There is a double-decker load of high level waste in the UK, and
its danger comes from its very active decay processes, which lead
to the relatively short period of its intense radioactivity (in
other words, its short half-life). However, the activity in high
level waste will fall over about 500 years, to a thousandth of its
present level and be equivalent to our intermediate level waste.
High level waste will become as radioactive as low level waste
in 10 million years, or as radioactive as the original uranium from
the earth's crust, in about a million years. However, we can draw
some comfort from the fact that highly penetrating radioactivity
will substantially reduce much quicker: after less than a thousand
years a sheet of paper would stand as sufficient barrier between
us and the emission of the waste's radioactivity, though we would
still have to guard against eating or inhaling it.

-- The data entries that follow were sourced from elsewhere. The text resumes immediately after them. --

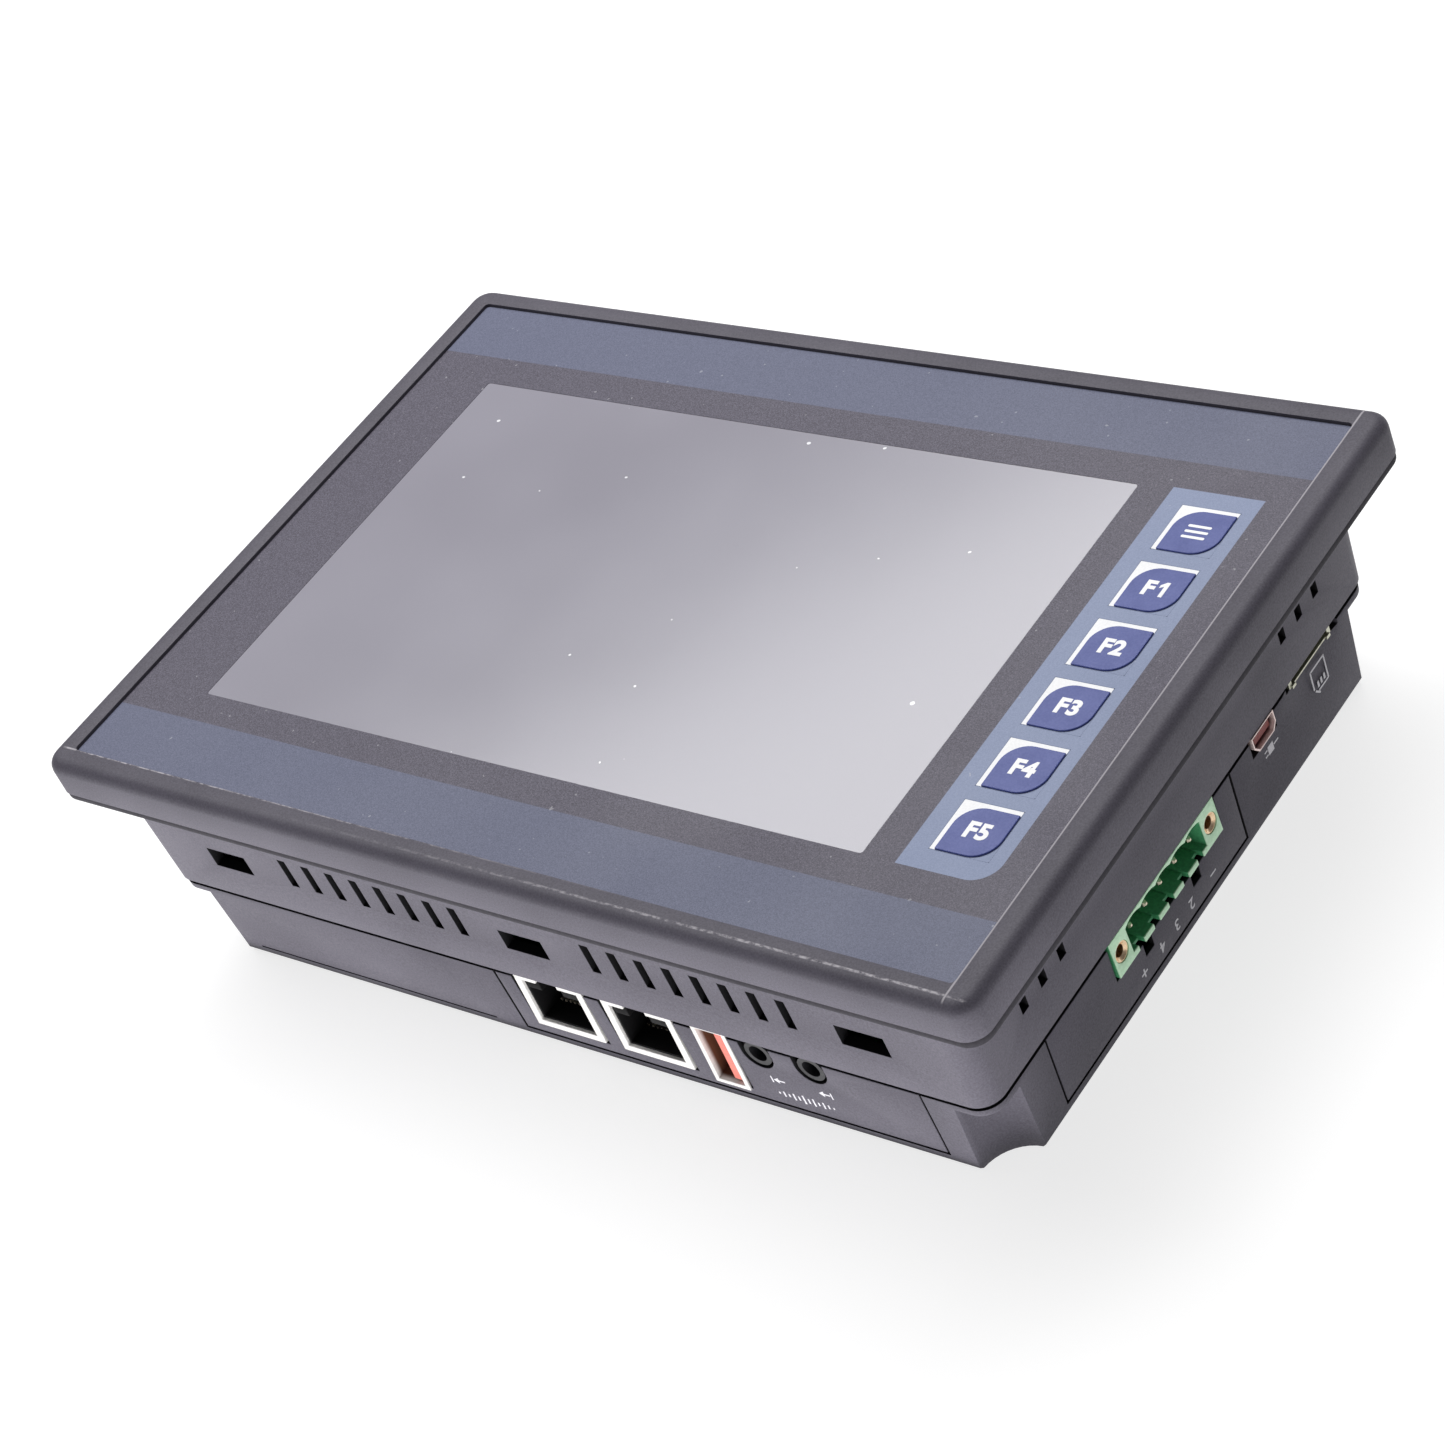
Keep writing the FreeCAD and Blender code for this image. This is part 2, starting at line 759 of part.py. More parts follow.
def make_usb_host_tongue():
    """Plastic core of the USB host port: back wall and the contact tongue."""
    low = board_bottom - host_height + host_skin
    high = board_bottom - host_skin
    right = host_x + host_length / 2 - host_skin
    left = host_x - host_length / 2 + host_skin
    front = jack_front - host_proud + host_tongue_set_back
    back = jack_front - host_proud + host_depth - host_skin
    base = box(left, right, back - host_base, back, low, high)
    tongue_right = right - host_tongue_gap
    tongue = box(tongue_right - host_tongue, tongue_right, front, back - 1.0, low + 0.7, high - 0.7)
    return base.fuse(tongue).removeSplitter()


def make_usb_host_contacts():
    """Four contact springs on the tongue of the USB host port."""
    face = host_x + host_length / 2 - host_skin - host_tongue_gap - host_tongue
    middle = board_bottom - host_height / 2
    back = jack_front - host_proud + host_depth - host_skin - host_base
    springs = []
    for step in range(host_contact_count):
        z = middle + (step - (host_contact_count - 1) / 2) * host_contact_pitch
        springs.append(box(face - 0.3, face, jack_front + 1.6, back, z - 0.5, z + 0.5))
    return Part.makeCompound(springs)


def make_audio_jack(x):
    """Audio jack: square body, round barrel and a bore for the plug."""
    barrel_front = -rear_wall_y(audio_z) + audio_recess
    body_front = barrel_front + audio_barrel_length - 0.6
    body = box(x - audio_body_half, x + audio_body_half, body_front, barrel_front + audio_depth,
               audio_z - audio_body_low, board_bottom)
    barrel = rod(audio_barrel, audio_barrel_length, Vec(x, barrel_front, audio_z), Y_AXIS)
    bore = rod(audio_bore, audio_depth - 1.0, Vec(x, barrel_front - 1.0, audio_z), Y_AXIS)
    return body.fuse(barrel).removeSplitter().cut(bore)


# ---------------------------------------------------------------- ports on the short side
def device_outline(inset, x):
    """Outline of the small USB port: wide along the board, with cut lower corners."""
    half = device_length / 2 - inset
    high = board_bottom - inset
    low = board_bottom - device_height + inset
    waist = low + device_foot_rise - inset * 0.4
    foot = half - device_foot_cut
    points = [(half, high), (-half, high), (-half, waist), (-foot, low), (foot, low), (half, waist)]
    corners = [Vec(x, device_y + y, z) for y, z in points]
    return Part.makePolygon(corners + [corners[0]])


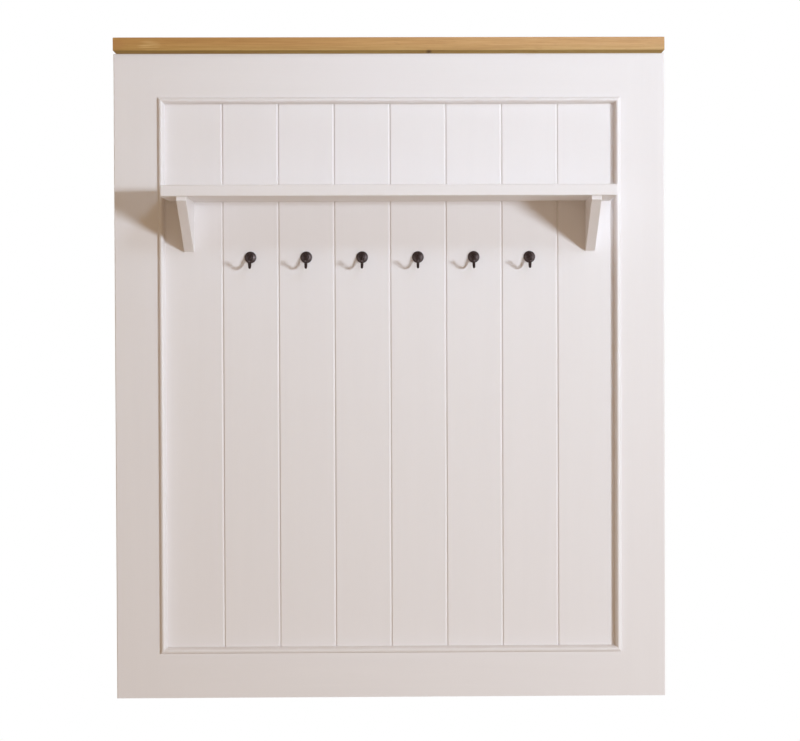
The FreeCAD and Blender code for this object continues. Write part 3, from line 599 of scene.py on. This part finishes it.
# Farther back than this, the frame and the planks were left unpainted
frameBack, plankBack = -0.4 * mm, -12.4 * mm
dress(paintedWood("satin_paint_upright_board", "Z", frameBack), "left_stile", "right_stile")
dress(paintedWood("satin_paint_rail", "X", frameBack), "top_rail", "bottom_rail")
dress(paintedWood("satin_paint_plank", "Z", plankBack), "plank_")
sideTrim = paintedWood("satin_paint_side_trim", "Z")
levelTrim = paintedWood("satin_paint_level_trim", "X")
dress(sideTrim, "left_bracket", "right_bracket")
dress(levelTrim, "shelf")
for name, piece in mouldings.items():
    piece.data.materials.append(sideTrim if name in ("moulding_left", "moulding_right") else levelTrim)
dress(oiledOak("oiled_oak"), "oak_cap")
dress(barePine("sawn_pine", "X"), "back_board", "mid_batten", "bottom_batten", "frame_cleat",
      "wall_cleat")
dress(zincSteel("zinc_plated_steel"), "cleat_screws", "bottom_batten_screws", "shelf_screws",
      "bracket_screws")
dress(beechWood("turned_beech"), "cap_dowels", "bracket_dowels")
print("materials given")

# Floor: plain and pale, 0.9 m under the rack as for one hung on a wall, fading out to the room
floorSetup = {
    "height": -0.9,
    "radius": 2.6,
    "segments": 96,
    "colour": "#e9e7e4",
    "roughness": 0.9,
    "paleness": 0.55,  # share of the room's white in its middle
    "fade": (0.45, 0.98),  # where it begins to whiten and where it is all white, in radii
}


def makeFloor(setup):
    bpy.ops.mesh.primitive_circle_add(vertices=setup["segments"], radius=setup["radius"],
                                      fill_type="NGON", location=(0, 0, setup["height"]))
    floor = bpy.context.object
    floor.name = "floor"
    material, tree = newMaterial("plain_floor")
    place = addNode(tree, "TexCoord").outputs["Object"]
    reach = addNode(tree, "VectorMath", {0: place}, operation="LENGTH").outputs["Value"]
    inner, outer = [share * setup["radius"] for share in setup["fade"]]
    fade = addNode(tree, "MapRange",
                   {"Value": reach, "From Min": inner, "From Max": outer, "To Min": setup["paleness"]})
    shader = addNode(tree, "BsdfPrincipled",
                     {"Base Color": linear(setup["colour"]), "Roughness": setup["roughness"]})
    room = roomShader(tree, "Emission")
    both = addNode(tree, "MixShader", {0: fade.outputs[0], 1: shader.outputs[0], 2: room.outputs[0]})
    addNode(tree, "OutputMaterial", {"Surface": both.outputs[0]})
    floor.data.materials.append(material)
    floor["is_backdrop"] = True


makeFloor(floorSetup)
print("floor made")

low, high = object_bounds()
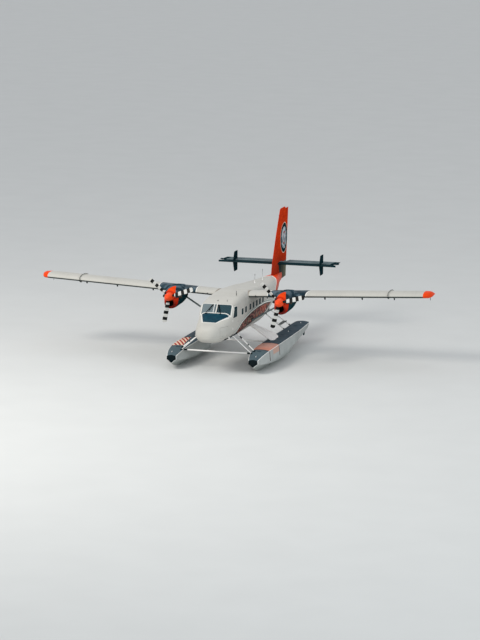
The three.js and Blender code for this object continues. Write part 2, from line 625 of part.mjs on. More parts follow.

The curent intention, for which permission is currently being sought
by the industry, is to bury the intermediate nuclear wastes 650
metres deep in the earth's crust. If this sounds like dumping, one
should remember that the waste will be in containers designed to
delay corrosion, and these will be sealed in caverns backfilled
with material chosen to have a benign chemical effect on the waste.
The whole will then be housed in an area which will have to pass
tough tests as to the likelihood of any radioactivity getting into
water which could reach the biosphere.
Even so, it is proposed to delay the disposal of the high level
wastes. They generate heat, so it is deemed wise to store them above
ground for a generation, until they have cooled and decayed somewhat,
before some sort of deep burial.
Nuclear technology involves dangerous material and processes. So
do the coal and oil technologies, which have killed and diseased
far more employees and customers in accidents, smogs and mines.
Even a very bad nuclear accident, such as extreme folly induced
at Chernobyl did not kill nearly as many people as died in the Piper
Alpha oil field accident, whose death toll was 167. However, there
will be hundreds and perhaps thousands of cancers because of Chernobyl:
radiation doses kill most of their victims after a delay of a couple
of decades. But then, there are health risk associated with burning
the oil which Piper Alpha wsproducing, as well.
Why take the risks associated with even well-managed nuclear power?
Sometime half way through the next century, and barring accident,
there will be 10 billion energy-hungry people in the world. Of these,
many will live on bits of the earth's crust which are rich in coal
and to a much lesser extent oil. Both these are the product of the
arrested and modified decay of plantlife orginally fueled by the
heat of the sun's fusion reactions. Niether will last indefinitely,
and in any case their use is expensive if limiting or adjusting
to their pollution is taken into account. If global warming becomes
a prime factor, we will have an additional motive to shift towards
non-fossil fuels. True, solar power technologies can do a good deal
with the present warmth of the sun, but they are expensive.
We may yet be very glad that we know how to use the radioactivity
which remains from the earth's creation.
Footnotes
[1] In the Japanese case, 42,000 people were exposed to an average
dose of 300 mSv (average UK exposure 2.5 mSv); by 1986, 3291 of
that population died of cancer, about 400 more than would have been
expected in a non-exposed population. 1991, KSU Analysis Group,
S-611, 82 Nykoping, Sweden.
[2] In 1987 4 workers receieved in excess of legal limit of 50 mSv.
1000 received doses above 15 mSV. Annual average worker does 2mSv.
Subsonic aircrew are exposed to about 2mSv and supersonic crews
to 2.5 mSv-17 mSv. Coalminers average 1.2 mSv. Radon-exposed miners
recieve about 14 mSv. pp 33-34, Living With Radiation, National
Radiological Protection Board, 1990, London, HMSO.
[3] p 24 Radiation: Effects and Control, UKAEA, Feb 1993.